There is a favourite little patch of mine on a side-trail up the Grossglockner alpine road.

And of course we are unlikely to get to the mountains this year but no matter, they’ll be all the sweeter when next we can.

That surprises me, as they are typically held off the ground by the plant. But yeah, we were in a cow pasture, I suppose I could have picked up all manner of parasites.

right. I was 100% certain they were strawberries, even before nothing that they tasted like strawberries. Delicious strawberries, I might add.

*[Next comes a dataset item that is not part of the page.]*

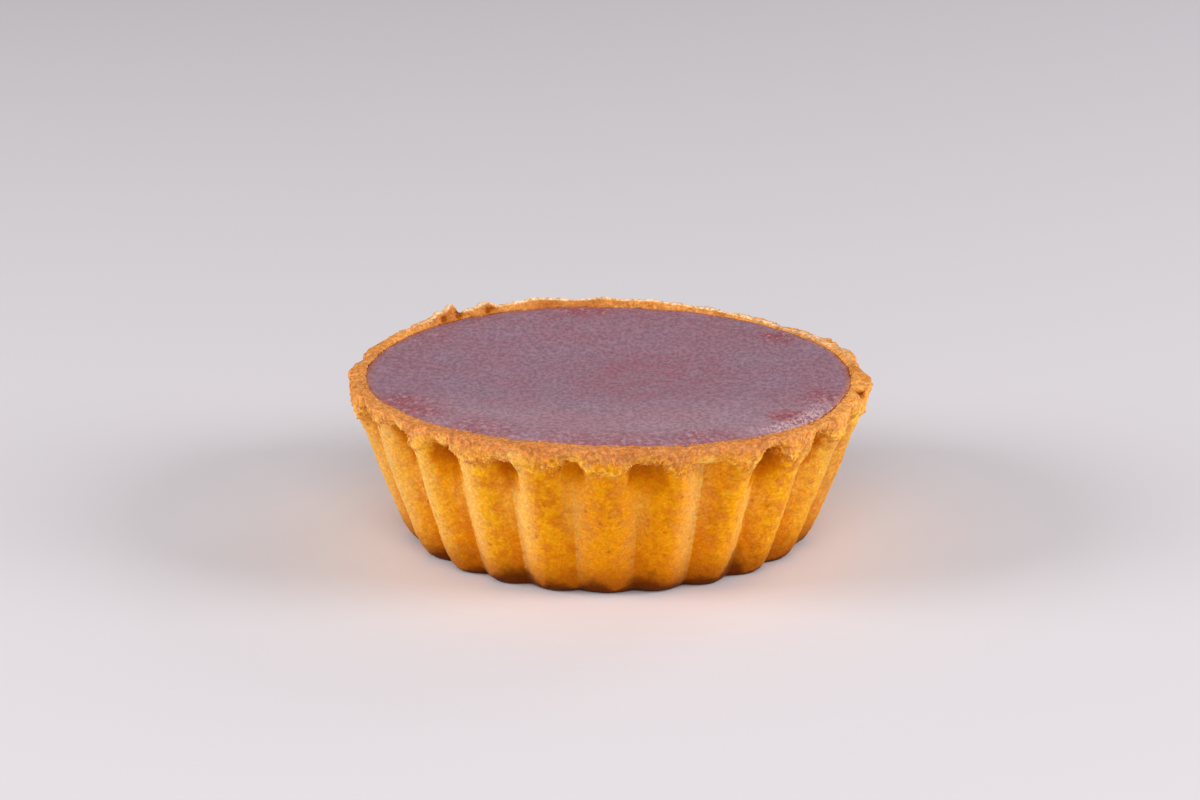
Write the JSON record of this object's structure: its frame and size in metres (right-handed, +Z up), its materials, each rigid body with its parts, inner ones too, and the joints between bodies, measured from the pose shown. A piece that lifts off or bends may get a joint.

I’ve nibbled on crabapples. They are bitter and taste terrible, in my experience. Other than a selected domestic eating crabapple (that has far larger fruit than the wild crabs) I’ve never tasted one I would want to eat.

Years ago I used to stay at a cabin the family of a friend owned in the northern lower peninsula of Michigan. There was a spring-fed lake down the road we’d snorkel in and found thousands of crayfish walking around the bottom. We picked up a net, scooped up a couple dozen, and boiled them like a shrimp boil. They were very tasty, kind of a cross between shrimp and lobster.

Over the years we found fewer and fewer crayfish (not because of us-- we only harvested small amounts a few times). Then my friend told me that one time he was up there on his own he went to the lake and saw a guy in full scuba gear come out of the lake with a huge sack full of crayfish. Mystery solved :mad:

So there are crayfish in Hawaii, eh? Huh.

When I was in grad school, there were a number of decorative crabapple trees on campus. One of my friends always looked forward to that time of year, because he loved them, even though to me they were mouth-puckeringly sour. Shrug, different tastes.

There are lots of kinds of crabapples, and they form all manner of hybrids, so YMMV.

Asparagus. Along the irrigation ditches in central Utah was abundant asparagus. I would go out with a bag to collect. But, always my stomach filled up first. Snap off, and eat. So tasty.

Not knowing the history, I imagine they were planted along the ditches. What foresight. Delicious!